- Clifford Ross, 2024.
- Born: 15 October 1952 (age 73) New York City, NY, United States
- Education: Yale University, Skowhegan School of Painting and Sculpture
- Known for: Photography, Video Art

= Clifford Ross =

American artist (born 1952)

Clifford Ross (born October 15, 1952) is an American artist who has worked in multiple forms of media, including sculpture, painting, photography and video. His work is in the collections of the Museum of Modern Art, the J. Paul Getty Museum, the Metropolitan Museum of Art, the Whitney Museum of American Art, the Museum of Fine Arts, Houston, The National Gallery of Art and the Philadelphia Museum of Art. He is Chair Emeritus of the Helen Frankenthaler Foundation.

==Biography==
Ross was born in New York City, where he lives and works. His parents were Arthur Ross, a businessman, and Gloria F. Ross, a maker of tapestries. Ross graduated magna cum laude with a B.A. in Art and Art History from Yale University in 1974, and attended the Skowhegan School of Painting and Sculpture in 1973. After his college years, his painting was influenced by Abstract Expressionism and the Color Field School, which included his aunt, Helen Frankenthaler. In 1980, he broke off his relationship with Clement Greenberg and many of the artists around him, with the exception of his aunt, with whom he maintained a close relationship throughout her life. Following his early career in painting and sculpture, Ross began his photographic work in 1995. A major milestone in his work is the Hurricane series, begun in 1996. The black and white images in the series depict large-scale ocean waves shot by Ross while in the tumultuous surf, often up to his chest, and tethered to an assistant on land.

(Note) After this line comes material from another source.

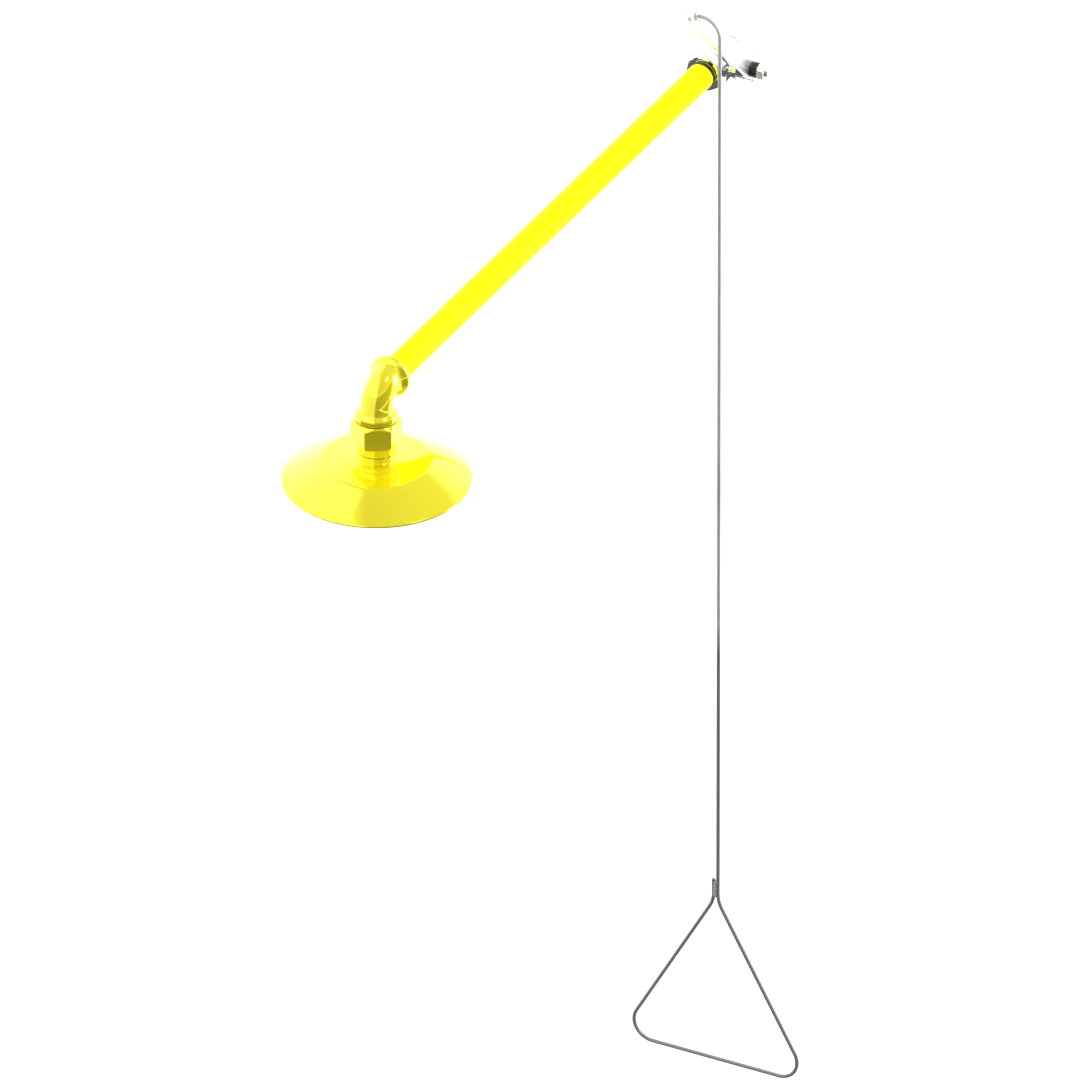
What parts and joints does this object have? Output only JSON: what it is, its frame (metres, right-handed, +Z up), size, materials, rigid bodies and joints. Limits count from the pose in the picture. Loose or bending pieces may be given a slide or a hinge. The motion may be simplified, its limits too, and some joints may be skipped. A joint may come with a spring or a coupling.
{
  "type": "emergency safety shower",
  "caption": "Overhead emergency drench shower: ball valve with lever arm, straight pipe, elbow, bell-shaped head and a bent pull rod ending in a triangular handle.",
  "frame": {"origin": "centre of the valve's inlet mouth, on the pipe axis", "axes": "+Y out of the inlet towards the supply pipe; +X towards the lever and pull rod; +Z up, along the hanging rod"},
  "size_m": [0.304, 1.0295, 1.4869],
  "materials": {
    "chrome_brass": "polished chrome plate over cast and machined brass",
    "ptfe": "smooth moulded PTFE",
    "yellow_pipe_coat": "satin powder coat over steel pipe",
    "yellow_enamel": "glossy powder coat with slight orange peel",
    "thread_sealant": "dark paste on cut thread",
    "black_rubber": "moulded rubber",
    "black_plastic": "moulded acetal",
    "stainless_screw": "stainless, turned",
    "stainless_plate": "punched stainless sheet, brushed",
    "chrome_ball": "mirror-polished chrome plate",
    "plain_brass": "turned brass",
    "bright_steel": "bright nickel-chrome plate",
    "dark_steel": "black oxide, oiled",
    "nylon": "natural nylon",
    "stainless_rod": "drawn stainless bar",
    "weld_metal": "TIG bead with heat tint"
  },
  "bodies": {
    "supply": {"valve_body": "chrome_brass", "valve_tailpiece": "chrome_brass", "tailpiece_seal": "ptfe", "ball_seat_inlet": "ptfe", "ball_seat_outlet": "ptfe", "stem_packing": "ptfe", "packing_nut": "chrome_brass", "supply_pipe": "yellow_pipe_coat", "valve_joint_sealant": "thread_sealant", "elbow_joint_sealant": "thread_sealant", "head_joint_sealant": "thread_sealant", "elbow": "yellow_enamel", "head_adapter": "yellow_enamel", "neck_gasket": "black_rubber", "flow_regulator": "black_plastic", "regulator_seal": "black_rubber", "head_bell": "yellow_enamel", "spreader_disc": "black_plastic", "spreader_screws": "stainless_screw", "plate_gasket": "black_rubber", "spray_plate": "stainless_plate", "spray_plate_screws": "stainless_screw"},
    "lever": {"valve_ball": "chrome_ball", "valve_stem": "plain_brass", "stem_thrust_washer": "ptfe", "lever_arm": "bright_steel", "lever_collar": "dark_steel", "lever_lock_washer": "dark_steel", "lever_nut": "bright_steel", "rod_bush": "nylon"},
    "pull_rod": {"pull_rod": "stainless_rod", "handle_weld": "weld_metal", "rod_washers": "bright_steel", "cotter_pin": "bright_steel"}
  },
  "joints": [
    {"name": "lever_turn", "type": "hinge", "parent": "supply", "child": "lever", "pos_m": [0.0445, -0.038, 0], "axis": [1, 0, 0], "range_deg": [0, 90]},
    {"name": "rod_hang", "type": "hinge", "parent": "lever", "child": "pull_rod", "pos_m": [0.0445, -0.182, 0.15], "axis": [1, 0, 0], "range_deg": [-90, 0]}
  ],
  "couplings": [
    {"joint": "rod_hang", "follows": "lever_turn", "ratio": -1}
  ]
}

In 2002, in order to photograph Mount Sopris in Colorado, Ross invented the R1 camera, with which he made some of the highest resolution large-scale landscape photographs in the world. In 2005, he designed and built the R2 360 degree video camera and the i3 Digital Cyclorama with Bran Ferren and other imaging scientists at Applied Minds, Inc.

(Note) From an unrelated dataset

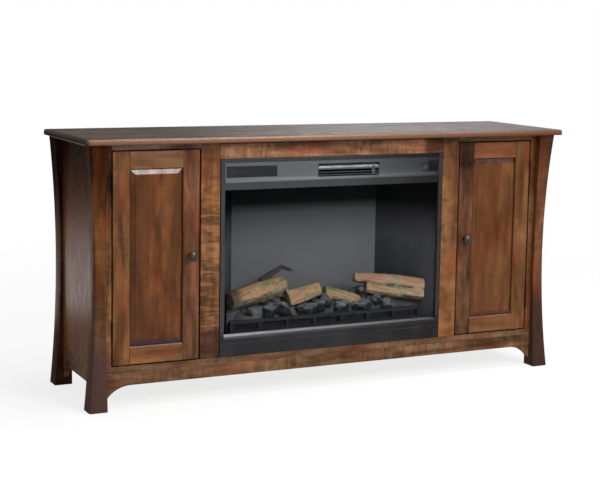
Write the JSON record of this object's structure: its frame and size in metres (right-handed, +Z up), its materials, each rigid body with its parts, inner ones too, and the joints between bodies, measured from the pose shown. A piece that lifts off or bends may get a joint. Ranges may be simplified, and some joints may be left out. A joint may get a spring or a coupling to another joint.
{
  "type": "fireplace tv stand",
  "caption": "Low wooden TV stand with swept posts, an electric fireplace insert in the middle and a raised-panel cupboard door at each side.",
  "frame": {"origin": "on the floor under the middle of the top", "axes": "+X to the right as seen from the front, -Y towards the viewer, +Z up"},
  "size_m": [1.829, 0.483, 0.893],
  "materials": {
    "top_wood": "satin lacquer over dark stain",
    "frame_wood": "satin lacquer over red-brown stain",
    "panel_wood": "satin lacquer over red-brown stain",
    "inner_plywood": "matt, light stain",
    "dark_bronze": "dark bronze, semi-matt",
    "bright_steel": "brushed",
    "black_steel": "black powder coat",
    "fascia_grey": "dark silver-grey paint",
    "gloss_black": "gloss",
    "screen_grey": "frosted grey",
    "grate_iron": "matt black",
    "log_resin": "painted split wood",
    "ember_resin": "painted ash and coals",
    "clear_glass": "clear, polished"
  },
  "bodies": {
    "cabinet": {"top_slab": "top_wood", "post_front_left": "frame_wood", "post_front_right": "frame_wood", "post_back_left": "frame_wood", "post_back_right": "frame_wood", "side_rail_left": "frame_wood", "side_rail_right": "frame_wood", "side_panel_left": "frame_wood", "side_panel_right": "frame_wood", "front_apron": "frame_wood", "bottom_rail": "frame_wood", "outer_stile_left": "frame_wood", "outer_stile_right": "frame_wood", "inner_stile_left": "frame_wood", "inner_stile_right": "frame_wood", "door_header_left": "frame_wood", "door_header_right": "frame_wood", "mantel_rail": "frame_wood", "cabinet_floor": "inner_plywood", "divider_left": "inner_plywood", "divider_right": "inner_plywood", "back_panel": "inner_plywood", "shelf_left": "inner_plywood", "shelf_right": "inner_plywood", "hinge_lower_left": "dark_bronze", "hinge_lower_right": "dark_bronze", "hinge_upper_left": "dark_bronze", "hinge_upper_right": "dark_bronze", "insert_case": "black_steel", "insert_trim": "black_steel", "control_fascia": "fascia_grey", "display_window": "gloss_black", "receiver_window": "gloss_black", "vent_louvre": "bright_steel", "sill_trim": "bright_steel", "glass_pane": "clear_glass", "firebox_walls": "black_steel", "flame_screen": "screen_grey", "grate": "grate_iron", "logs_left": "log_resin", "log_middle": "log_resin", "log_right": "log_resin", "ember_bed": "ember_resin", "blower_housing": "black_steel", "flicker_motor": "black_steel"},
    "left_door": {"door_hinge_stile_left": "frame_wood", "door_knob_stile_left": "frame_wood", "door_top_rail_left": "frame_wood", "door_bottom_rail_left": "frame_wood", "door_panel_left": "panel_wood", "door_knob_left": "dark_bronze"},
    "right_door": {"door_hinge_stile_right": "frame_wood", "door_knob_stile_right": "frame_wood", "door_top_rail_right": "frame_wood", "door_bottom_rail_right": "frame_wood", "door_panel_right": "panel_wood", "door_knob_right": "dark_bronze"},
    "rocker": {"power_rocker": "gloss_black"},
    "blower": {"blower_wheel": "bright_steel"},
    "flicker": {"flicker_rod": "bright_steel"}
  },
  "joints": [
    {"name": "left_door_hinge", "type": "hinge", "parent": "cabinet", "child": "left_door", "pos_m": [-0.80925, -0.1929, 0.49625], "axis": [0, 0, -1], "range_deg": [0, 110]},
    {"name": "right_door_hinge", "type": "hinge", "parent": "cabinet", "child": "right_door", "pos_m": [0.80925, -0.1929, 0.49625], "axis": [0, 0, 1], "range_deg": [0, 110]},
    {"name": "power_rocker_tilt", "type": "hinge", "parent": "cabinet", "child": "rocker", "pos_m": [0.3572, -0.1875, 0.763], "axis": [-1, 0, 0], "range_deg": [0, 12]},
    {"name": "blower_spin", "type": "hinge", "parent": "cabinet", "child": "blower", "pos_m": [0.0513, -0.1185, 0.76235], "axis": [1, 0, 0], "continuous": true},
    {"name": "flicker_spin", "type": "hinge", "parent": "cabinet", "child": "flicker", "pos_m": [0, 0.0868, 0.2118], "axis": [1, 0, 0], "continuous": true}
  ]
}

Ross's artistic output is defined by an ongoing embrace of realism and abstraction. Ross has described this process stating, "I can never quite reach the essence of my subject with a camera, so my artistic cycle shifts to a wide range of media and strategies, moving from realism to abstraction. It is a creative loop of dissatisfaction. After using a variety of abstract means, I revert back to using a camera. And so on. Making art is an endless chase."

Ross's more recent collaborations include Harmonium Mountain I with an original score by Philip Glass, a site-specific, multi-screen production with the Orchestra of St. Luke's at Celebrate Brooklyn!, a multimedia installation in Beijing with Pan Gongkai, President of the Central Academy of Fine Arts, and a 3.5 ton, 28' x 28' stained glass wall with Franz Mayer of Munich, and architects Mack Scogin and Merrill Elam for the U.S. Federal Courthouse in Austin, Texas.

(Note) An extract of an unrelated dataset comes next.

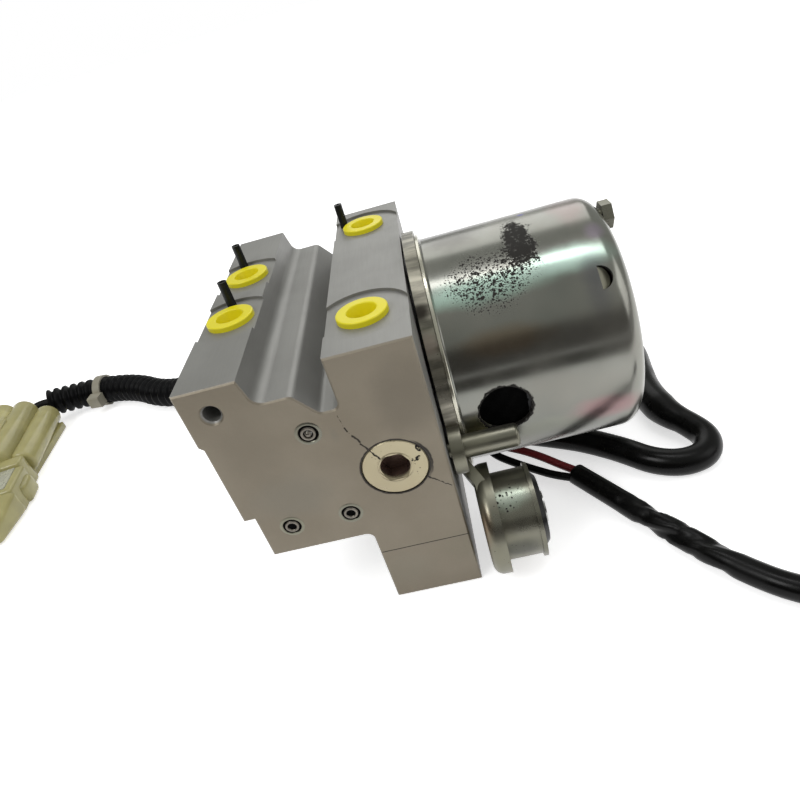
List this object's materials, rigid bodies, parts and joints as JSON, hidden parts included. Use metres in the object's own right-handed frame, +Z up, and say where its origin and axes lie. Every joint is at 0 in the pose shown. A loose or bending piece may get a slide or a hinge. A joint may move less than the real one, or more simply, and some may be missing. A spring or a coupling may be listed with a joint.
{
  "type": "anti-lock brake module",
  "caption": "Anti-lock brake hydraulic unit: drilled valve block with pump motor, mounting cups, plugged ports, valve cover, harness and breather hose.",
  "frame": {"origin": "middle of the module's box at the level of the foot's underside, cords left out", "axes": "+X along the motor away from the block, +Y along the block towards its rear end, +Z up"},
  "size_m": [0.4019, 0.2483, 0.1024],
  "materials": {
    "aluminium_block": "fine milled, satin",
    "yellow_plastic": "moulded",
    "dark_steel": "blackened",
    "zinc_plate": "yellow passivated zinc",
    "bright_steel": "ground",
    "cast_aluminium": "die cast",
    "lamination_steel": "stamped laminations",
    "ferrite": "sintered",
    "copper": "enamelled wire and bars",
    "bronze": "sintered",
    "carbon": "pressed carbon",
    "black_plastic": "moulded",
    "black_rubber": "moulded",
    "red_insulation": "extruded",
    "white_nylon": "moulded",
    "milky_plastic": "unfilled, slightly see-through"
  },
  "bodies": {
    "unit": {"accumulator_caps": "cast_aluminium", "accumulator_spring_front": "bright_steel", "accumulator_spring_rear": "bright_steel", "bearing_balls": "bright_steel", "bearing_outer": "bright_steel", "breather_hose": "black_rubber", "brush_card": "black_plastic", "brushes": "carbon", "bush_front": "bright_steel", "bush_rear": "bright_steel", "cable_tie": "white_nylon", "conduit": "black_plastic", "connector_housing": "milky_plastic", "connector_plug": "milky_plastic", "cover_screws": "bright_steel", "cover_seal": "black_rubber", "end_bush": "bronze", "gallery_balls": "bright_steel", "gallery_sleeves": "zinc_plate", "grommet_front": "black_rubber", "grommet_rear": "black_rubber", "harness_wiring": "black_rubber", "lead_black": "black_rubber", "lead_plug": "black_plastic", "lead_red": "red_insulation", "lead_sleeve": "black_rubber", "locating_pins": "dark_steel", "magnet_front": "ferrite", "magnet_rear": "ferrite", "motor_base": "cast_aluminium", "motor_bracket": "zinc_plate", "motor_can": "zinc_plate", "motor_gasket": "black_rubber", "motor_nuts": "zinc_plate", "plunger_springs": "bright_steel", "plungers": "bright_steel", "port_plug_1": "yellow_plastic", "port_plug_2": "yellow_plastic", "port_plug_3": "yellow_plastic", "port_plug_4": "yellow_plastic", "pump_cartridges": "bright_steel", "pump_plug_front": "zinc_plate", "pump_plug_rear": "zinc_plate", "tie_bolts": "zinc_plate", "valve_block": "aluminium_block", "valve_bodies": "bright_steel", "valve_coils": "black_plastic", "valve_cover": "black_plastic"},
    "rotor": {"motor_shaft": "bright_steel", "armature_core": "lamination_steel", "armature_winding": "copper", "commutator": "copper", "bearing_inner": "bright_steel"},
    "cam_bearing": {"cam_ring": "bright_steel"},
    "piston_front": {"accumulator_piston_front": "cast_aluminium"},
    "piston_rear": {"accumulator_piston_rear": "cast_aluminium"},
    "valve_1": {"valve_armature_1": "bright_steel"},
    "valve_2": {"valve_armature_2": "bright_steel"},
    "valve_3": {"valve_armature_3": "bright_steel"},
    "valve_4": {"valve_armature_4": "bright_steel"}
  },
  "joints": [
    {"name": "rotor_spin", "type": "hinge", "parent": "unit", "child": "rotor", "pos_m": [0.0076, 0, 0.0542], "axis": [1, 0, 0], "continuous": true},
    {"name": "cam_ring_spin", "type": "hinge", "parent": "rotor", "child": "cam_bearing", "pos_m": [-0.0074, 0, 0.0554], "axis": [1, 0, 0], "continuous": true},
    {"name": "accumulator_front_slide", "type": "slide", "parent": "unit", "child": "piston_front", "axis": [0, 0, -1], "range_m": [0, 0.005], "stiffness_N_per_m": 2000, "springref_m": -0.004, "deforming": ["accumulator_spring_front"]},
    {"name": "accumulator_rear_slide", "type": "slide", "parent": "unit", "child": "piston_rear", "axis": [0, 0, -1], "range_m": [0, 0.005], "stiffness_N_per_m": 2000, "springref_m": -0.004, "deforming": ["accumulator_spring_rear"]},
    {"name": "valve_1_slide", "type": "slide", "parent": "unit", "child": "valve_1", "axis": [-1, 0, 0], "range_m": [0, 0.0007], "stiffness_N_per_m": 800, "springref_m": -0.001},
    {"name": "valve_2_slide", "type": "slide", "parent": "unit", "child": "valve_2", "axis": [-1, 0, 0], "range_m": [0, 0.0007], "stiffness_N_per_m": 800, "springref_m": -0.001},
    {"name": "valve_3_slide", "type": "slide", "parent": "unit", "child": "valve_3", "axis": [-1, 0, 0], "range_m": [0, 0.0007], "stiffness_N_per_m": 800, "springref_m": -0.001},
    {"name": "valve_4_slide", "type": "slide", "parent": "unit", "child": "valve_4", "axis": [-1, 0, 0], "range_m": [0, 0.0007], "stiffness_N_per_m": 800, "springref_m": -0.001}
  ]
}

Landscape Seen & Imagined, a major mid-career survey of Ross's work, was held at MASS MoCA in 2015 through early 2016. It included a massive, multi-screen outdoor installation of his Harmonium Mountain I video world with twelve 24' x 18' screens. The exhibition was the first to feature new work in both the Wood and Digital Wave series including 24' high x 114' long photograph on wood veneer that spanned the length of MASS MoCA's tallest gallery and the artist's Wave Cathedral, which presented a large-scale immersive environment on LED walls.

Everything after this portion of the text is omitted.